Roger Federer has always been known to be a master in scheduling, as he never overplayed. It paid off as at 37 years of age, after spending two decades on Tour, Federer is still able to play at the highest level.

Federer admitted that getting suggestions from the right team was the key. "I remember vividly a conversation I had after I became world No. 1, after here actually in 2004", said the world No. 3. "I got back to Switzerland, had a conversation with Pierre Paganini, my fitness coach. He said, Just do me a favour, please, and don't chase appearance fees and play every tournament. Because we got the appearance fees in the 250s and 500s. I was like, No I won't. I will try to play the best schedule possible. I will always tell you if I have an amazing guarantee, maybe I would like to play it because it's also a nice place, it works out, we can work it out beforehand. I think I can be very happy that I didn't do that. The problem is, I was 23 at the time, you don't know how long you're going to be at the top. You don't know how long you're going to see these guarantees. You don't know how long you're going to be successful. You just don't know. That's why I think a tennis player's life, it's very short-term planning. It makes it kind of difficult because we don't have a five-year deal in some club, like team sports.

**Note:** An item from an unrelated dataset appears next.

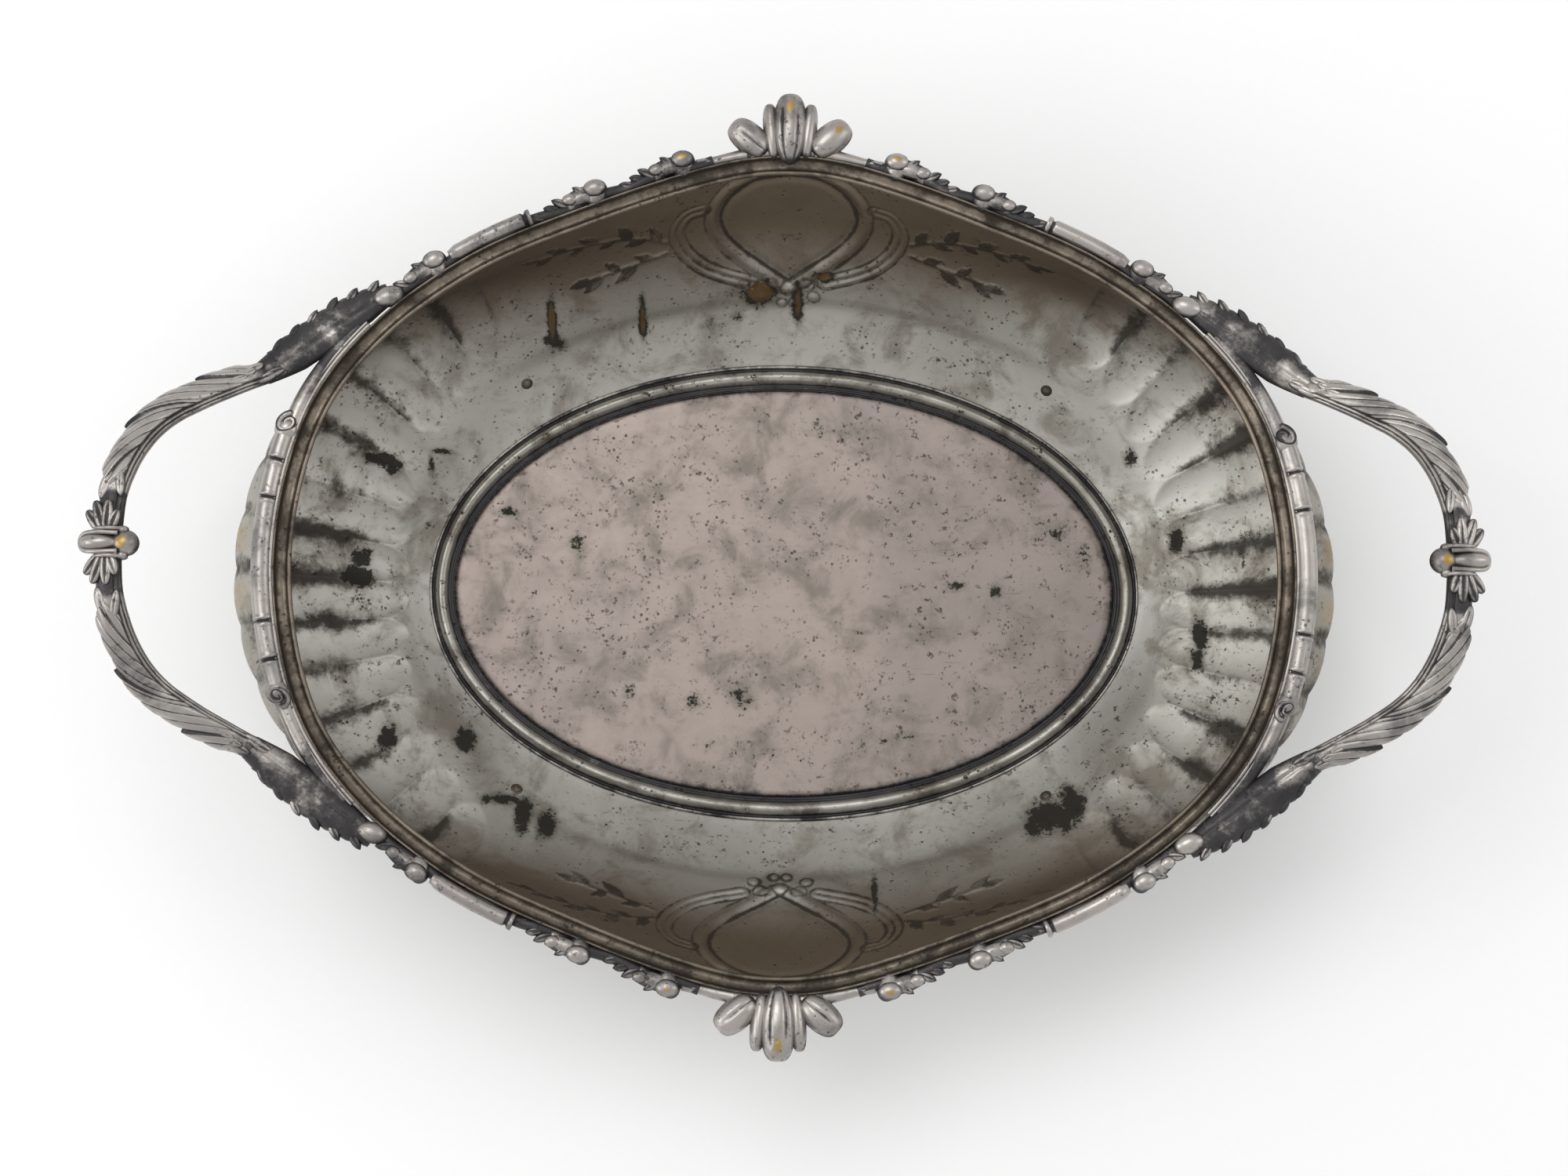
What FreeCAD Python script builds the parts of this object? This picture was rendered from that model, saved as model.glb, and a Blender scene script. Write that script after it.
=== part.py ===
import FreeCAD, Part
import math
import os

# Oval two-handled serving tray in plated sheet metal, with cast and soldered rim ornament.
# Millimetres. +X runs from handle to handle, +Y to the back crest, +Z up; the feet stand on z = 0.

os.makedirs("parts", exist_ok=True)
doc = FreeCAD.newDocument("oval_tray")
Vector = FreeCAD.Vector
UP = Vector(0, 0, 1)

DIMENSIONS = {
    # plan of the rim and of the floor, as half sizes
    "rim_half_length": 181.5,
    "rim_half_width": 150.0,
    "shoulder_half_length": 156.0,
    "shoulder_half_width": 112.0,
    "ring_half_length": 139.3,
    "ring_half_width": 91.5,
    "plate_half_length": 130.4,
    "plate_half_width": 81.0,
    "ledge_width": 5.0,
    # heights above the table
    "floor_level": 18.5,
    "shoulder_level": 33.0,
    "crest_level": 89.0,
    "end_level": 95.0,
    "handle_level": 135.0,
    # sheet metal
    "sheet": 1.5,
    "plate_thick": 1.4,
    "belly_end": 36.0,
    "belly_crest": 3.0,
    # rim band
    "band_width": 6.2,
    "band_rise": 2.6,
    "band_thick": 2.2,
    "rim_bead": 1.3,
    # end rolls
    "roll_offset": 11.3,
    "roll_radius": 3.7,
    "roll_half_span": 43.0,
    "ribbon_radius": 4.2,
    "ribbon_width": 4.6,
    "ribbon_outer_at": 35.0,
    "ribbon_inner_at": 21.5,
    "volute_radius": 4.3,
    # flank borders
    "border_offset": 9.4,
    "border_radius": 2.0,
    "flank_roll_radius": 2.8,
    "bead_large": 4.4,
    "bead_small": 3.1,
    # crests
    "crest_base_y": 160.0,
    "bud_half_width": 6.4,
    "bud_half_length": 13.0,
    "sepal_half_width": 2.7,
    "sepal_half_length": 11.0,
    "side_bud_half_width": 5.4,
    "side_bud_half_length": 8.4,
    "crest_z": 92.5,
    # handles
    "arm_width": 11.6,
    "arm_height": 8.4,
    "neck_width": 9.6,
    "collar_x": 239.4,
    "collar_length": 21.2,
    "collar_width": 12.4,
    "collar_bead": 4.6,
    "bracket_height": 8.6,
    "bracket_width": 12.6,
    # feet
    "foot_x": 102.7,
    "foot_y": 80.3,
    "foot_reach": 17.0,
    "foot_thick": 9.0,
    "toe_radius": 6.2,
    "toe_width": 15.0,
    "toe_sink": 0.9,
    "stud_radius": 2.3,
    "stud_base": 23.0,
    "stud_length": 11.0,
}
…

We have to live a very normal life, which I think keeps us very humble and normal, to be quite honest. I'm happy I was able to stay injury-free, stay true to that plan of not overplaying, taking the time off. It's hard going into a fitness build-up for five, six weeks during the season while other guys are winning tournaments. Oh, I could win maybe one or two tournaments in that spell, as well. But I'm doing it for my own game and for my own health, for the future. So, yeah, it's tricky. But I can only advise a lot of juniors and younger guys coming through to do something similar, yeah. Depends on where you come from, where you're training. It all matters a little bit."